Write out the whole listing exactly as it stands.
===============
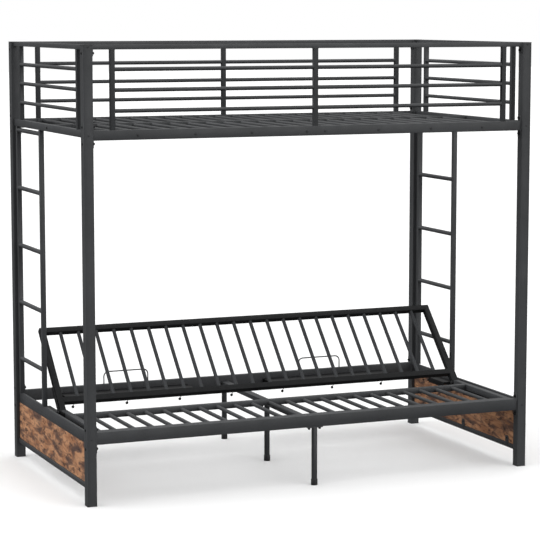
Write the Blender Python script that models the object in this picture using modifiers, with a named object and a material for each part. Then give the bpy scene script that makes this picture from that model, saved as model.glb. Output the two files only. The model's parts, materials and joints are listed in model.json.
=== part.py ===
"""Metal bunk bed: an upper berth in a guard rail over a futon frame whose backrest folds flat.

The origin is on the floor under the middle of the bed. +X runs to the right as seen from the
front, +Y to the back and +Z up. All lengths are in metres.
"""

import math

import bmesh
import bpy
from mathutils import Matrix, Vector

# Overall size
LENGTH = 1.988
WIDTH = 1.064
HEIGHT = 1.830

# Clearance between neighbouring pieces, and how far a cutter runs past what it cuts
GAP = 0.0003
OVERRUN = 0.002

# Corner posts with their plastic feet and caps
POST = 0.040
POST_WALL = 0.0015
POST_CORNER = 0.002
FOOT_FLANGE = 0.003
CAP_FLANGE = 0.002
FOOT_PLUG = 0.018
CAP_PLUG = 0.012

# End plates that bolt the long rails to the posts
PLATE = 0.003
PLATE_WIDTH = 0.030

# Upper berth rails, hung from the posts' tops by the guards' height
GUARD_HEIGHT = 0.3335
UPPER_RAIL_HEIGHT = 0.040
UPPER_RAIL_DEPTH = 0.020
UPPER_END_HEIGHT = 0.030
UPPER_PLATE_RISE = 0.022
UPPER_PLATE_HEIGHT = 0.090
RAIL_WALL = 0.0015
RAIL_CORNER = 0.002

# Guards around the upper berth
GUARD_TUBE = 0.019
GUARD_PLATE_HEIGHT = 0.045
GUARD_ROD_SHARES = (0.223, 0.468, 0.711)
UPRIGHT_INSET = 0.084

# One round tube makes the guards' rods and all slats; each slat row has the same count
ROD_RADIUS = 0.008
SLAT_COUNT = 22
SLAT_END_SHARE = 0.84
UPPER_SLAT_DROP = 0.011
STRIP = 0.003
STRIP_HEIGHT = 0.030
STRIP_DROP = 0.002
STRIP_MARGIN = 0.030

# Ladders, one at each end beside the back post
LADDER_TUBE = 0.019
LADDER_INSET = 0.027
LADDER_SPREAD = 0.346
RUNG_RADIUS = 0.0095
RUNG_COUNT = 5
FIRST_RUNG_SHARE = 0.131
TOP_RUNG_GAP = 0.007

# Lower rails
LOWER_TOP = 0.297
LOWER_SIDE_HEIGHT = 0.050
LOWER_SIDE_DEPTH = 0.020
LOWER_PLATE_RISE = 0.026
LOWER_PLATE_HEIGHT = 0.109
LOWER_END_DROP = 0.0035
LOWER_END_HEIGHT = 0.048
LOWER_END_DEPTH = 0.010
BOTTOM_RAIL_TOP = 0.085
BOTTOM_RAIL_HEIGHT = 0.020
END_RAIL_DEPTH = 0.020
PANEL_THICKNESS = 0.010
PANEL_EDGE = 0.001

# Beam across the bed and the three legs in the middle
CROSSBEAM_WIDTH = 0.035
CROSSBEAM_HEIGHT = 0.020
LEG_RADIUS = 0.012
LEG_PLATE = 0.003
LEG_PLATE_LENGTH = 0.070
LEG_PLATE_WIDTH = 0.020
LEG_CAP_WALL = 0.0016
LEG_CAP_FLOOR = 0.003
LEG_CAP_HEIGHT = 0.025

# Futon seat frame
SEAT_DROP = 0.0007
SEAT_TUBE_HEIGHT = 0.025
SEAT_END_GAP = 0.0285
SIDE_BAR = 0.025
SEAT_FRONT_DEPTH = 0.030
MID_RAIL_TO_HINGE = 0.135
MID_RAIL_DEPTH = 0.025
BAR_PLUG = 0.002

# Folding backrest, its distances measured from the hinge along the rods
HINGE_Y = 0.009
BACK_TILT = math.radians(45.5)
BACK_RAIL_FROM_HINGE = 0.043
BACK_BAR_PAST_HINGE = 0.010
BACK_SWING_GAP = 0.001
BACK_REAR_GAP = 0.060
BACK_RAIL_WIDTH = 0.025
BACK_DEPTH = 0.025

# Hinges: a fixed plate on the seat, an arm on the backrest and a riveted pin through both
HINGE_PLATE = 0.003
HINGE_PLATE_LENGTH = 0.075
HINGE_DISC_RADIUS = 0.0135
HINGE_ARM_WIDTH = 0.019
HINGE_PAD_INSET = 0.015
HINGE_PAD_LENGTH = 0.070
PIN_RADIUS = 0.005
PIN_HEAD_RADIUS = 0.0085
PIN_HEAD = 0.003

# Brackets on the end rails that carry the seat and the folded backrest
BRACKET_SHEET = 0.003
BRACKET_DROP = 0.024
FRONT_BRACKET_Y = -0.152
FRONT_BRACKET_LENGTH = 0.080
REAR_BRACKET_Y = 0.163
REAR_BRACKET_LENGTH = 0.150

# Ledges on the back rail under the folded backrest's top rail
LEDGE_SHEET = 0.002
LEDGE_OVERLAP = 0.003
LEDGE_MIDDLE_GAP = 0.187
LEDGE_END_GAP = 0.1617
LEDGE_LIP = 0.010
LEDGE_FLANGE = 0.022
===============
**Result for this exercise:**
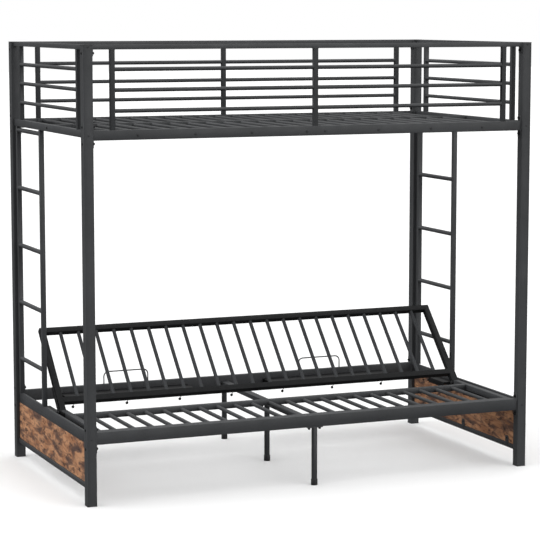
Write the Blender Python script that models the object in this picture using modifiers, with a named object and a material for each part. Then give the bpy scene script that makes this picture from that model, saved as model.glb. Output the two files only. The model's parts, materials and joints are listed in model.json.
=== part.py ===
"""Metal bunk bed: an upper berth in a guard rail over a futon frame whose backrest folds flat.

The origin is on the floor under the middle of the bed. +X runs to the right as seen from the
front, +Y to the back and +Z up. All lengths are in metres.
"""

import math

import bmesh
import bpy
from mathutils import Matrix, Vector

# Overall size
LENGTH = 1.988
WIDTH = 1.064
HEIGHT = 1.830

# Clearance between neighbouring pieces, and how far a cutter runs past what it cuts
GAP = 0.0003
OVERRUN = 0.002

# Corner posts with their plastic feet and caps
POST = 0.040
POST_WALL = 0.0015
POST_CORNER = 0.002
FOOT_FLANGE = 0.003
CAP_FLANGE = 0.002
FOOT_PLUG = 0.018
CAP_PLUG = 0.012

# End plates that bolt the long rails to the posts
PLATE = 0.003
PLATE_WIDTH = 0.030

# Upper berth rails, hung from the posts' tops by the guards' height
GUARD_HEIGHT = 0.3335
UPPER_RAIL_HEIGHT = 0.040
UPPER_RAIL_DEPTH = 0.020
UPPER_END_HEIGHT = 0.030
UPPER_PLATE_RISE = 0.022
UPPER_PLATE_HEIGHT = 0.090
RAIL_WALL = 0.0015
RAIL_CORNER = 0.002

# Guards around the upper berth
GUARD_TUBE = 0.019
GUARD_PLATE_HEIGHT = 0.045
GUARD_ROD_SHARES = (0.223, 0.468, 0.711)
UPRIGHT_INSET = 0.084

# One round tube makes the guards' rods and all slats; each slat row has the same count
ROD_RADIUS = 0.008
SLAT_COUNT = 22
SLAT_END_SHARE = 0.84
UPPER_SLAT_DROP = 0.011
STRIP = 0.003
STRIP_HEIGHT = 0.030
STRIP_DROP = 0.002
STRIP_MARGIN = 0.030

# Ladders, one at each end beside the back post
LADDER_TUBE = 0.019
LADDER_INSET = 0.027
LADDER_SPREAD = 0.346
RUNG_RADIUS = 0.0095
RUNG_COUNT = 5
FIRST_RUNG_SHARE = 0.131
TOP_RUNG_GAP = 0.007

# Lower rails
LOWER_TOP = 0.297
LOWER_SIDE_HEIGHT = 0.050
LOWER_SIDE_DEPTH = 0.020
LOWER_PLATE_RISE = 0.026
LOWER_PLATE_HEIGHT = 0.109
LOWER_END_DROP = 0.0035
LOWER_END_HEIGHT = 0.048
LOWER_END_DEPTH = 0.010
BOTTOM_RAIL_TOP = 0.085
BOTTOM_RAIL_HEIGHT = 0.020
END_RAIL_DEPTH = 0.020
PANEL_THICKNESS = 0.010
PANEL_EDGE = 0.001

# Beam across the bed and the three legs in the middle
CROSSBEAM_WIDTH = 0.035
CROSSBEAM_HEIGHT = 0.020
LEG_RADIUS = 0.012
LEG_PLATE = 0.003
LEG_PLATE_LENGTH = 0.070
LEG_PLATE_WIDTH = 0.020
LEG_CAP_WALL = 0.0016
LEG_CAP_FLOOR = 0.003
LEG_CAP_HEIGHT = 0.025

# Futon seat frame
SEAT_DROP = 0.0007
SEAT_TUBE_HEIGHT = 0.025
SEAT_END_GAP = 0.0285
SIDE_BAR = 0.025
SEAT_FRONT_DEPTH = 0.030
MID_RAIL_TO_HINGE = 0.135
MID_RAIL_DEPTH = 0.025
BAR_PLUG = 0.002

# Folding backrest, its distances measured from the hinge along the rods
HINGE_Y = 0.009
BACK_TILT = math.radians(45.5)
BACK_RAIL_FROM_HINGE = 0.043
BACK_BAR_PAST_HINGE = 0.010
BACK_SWING_GAP = 0.001
BACK_REAR_GAP = 0.060
BACK_RAIL_WIDTH = 0.025
BACK_DEPTH = 0.025

# Hinges: a fixed plate on the seat, an arm on the backrest and a riveted pin through both
HINGE_PLATE = 0.003
HINGE_PLATE_LENGTH = 0.075
HINGE_DISC_RADIUS = 0.0135
HINGE_ARM_WIDTH = 0.019
HINGE_PAD_INSET = 0.015
HINGE_PAD_LENGTH = 0.070
PIN_RADIUS = 0.005
PIN_HEAD_RADIUS = 0.0085
PIN_HEAD = 0.003

# Brackets on the end rails that carry the seat and the folded backrest
BRACKET_SHEET = 0.003
BRACKET_DROP = 0.024
FRONT_BRACKET_Y = -0.152
FRONT_BRACKET_LENGTH = 0.080
REAR_BRACKET_Y = 0.163
REAR_BRACKET_LENGTH = 0.150

# Ledges on the back rail under the folded backrest's top rail
LEDGE_SHEET = 0.002
LEDGE_OVERLAP = 0.003
LEDGE_MIDDLE_GAP = 0.187
LEDGE_END_GAP = 0.1617
LEDGE_LIP = 0.010
LEDGE_FLANGE = 0.022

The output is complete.